A model home with the Braeburn plan includes these upgrades: a Thermador appliance package; an elevator by Savaria, with stops on all floors; 7.5-inch engineered hardwood flooring on all levels; a wet bar in the loft; an Astria fireplace by Paris Lights in the living room; and an epoxy floor in the garage.

“We were stoked to see the elevator space could be walk-in storage on every floor, which we intend to use,” Smith said.

Early plans call for creating a mud room, with room for a bench and dog equipment, on the entry level and additional pantry space on the main level.

“It feels like I’m living in a hotel right now,” Smith said. “It’s so spacious and all brand new and sparkly, with no scratches on the walls yet.”

Nearby: From the Townes at Grosvenor Place, it’s a 15-minute walk to Rock Creek Trail, at Franklin Street and Beach Drive; a seven-minute drive to the Music Center at Strathmore; and a seven-minute drive to the Pike and Rose shopping center.

Schools: Ashburton elementary, North Bethesda middle, Walter Johnson high

Transit: The community is about a half-hour drive from Dulles International Airport and about a 10-to-15-minute walk from the Grosvenor-Strathmore Metro station, on the Red Line. Metro bus service is available along Grosvenor Place and Tuckerman Lane.

The roofdeck offers views of the tree conservation area. (Benjamin C Tankersley for The Washington Post)

The Townes at Grosvenor Place

10296 Grosvenor Pl., North Bethesda, Md.

Base prices for the 46 townhouses range from $999,000 to $1.3 million.

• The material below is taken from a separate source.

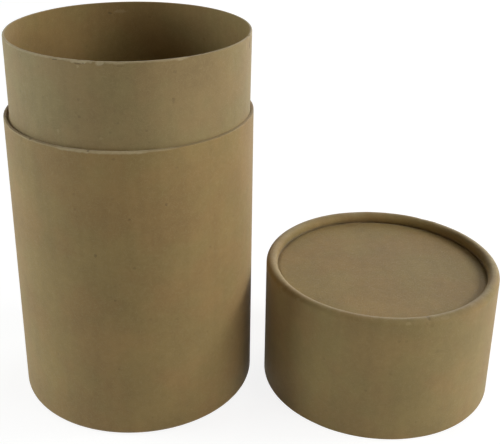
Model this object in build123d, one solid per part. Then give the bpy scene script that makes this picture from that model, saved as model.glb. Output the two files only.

Features: Standard features include four finished levels with nine-foot ceilings; a fourth floor with a bedroom, full bathroom and a terrace; a Bosch kitchen appliance package; quartz countertops in the kitchen and bathrooms; five-inch-wide engineered hardwood hickory flooring on the entry and main levels; crown molding in areas of the main and entry levels; oak stairs with white risers, Craftsman-style railings and white balustrades on the entry and main levels; Kohler Forté chrome fixtures with a rain showerhead and frameless shower door in the owner’s suite bathroom; and a finished two-car garage with decorative pavers in the alleys and driveways. The neighborhood has landscaped open green spaces with park benches, and the tree conservation area offers serene views from the upper floors.

The Braeburn offers a choice of two standard layouts on the main level. One places the kitchen between the dining and living rooms. In the other, the kitchen is toward the rear, near a balcony deck, and the living-dining area presents as one open, flexible space. The Dellwood floor plan comes standard with an entry-level bedroom and full bathroom. The other floor plans have entry-level dens with optional French doors or semisolid double doors and a powder room, with a full bamthroom option.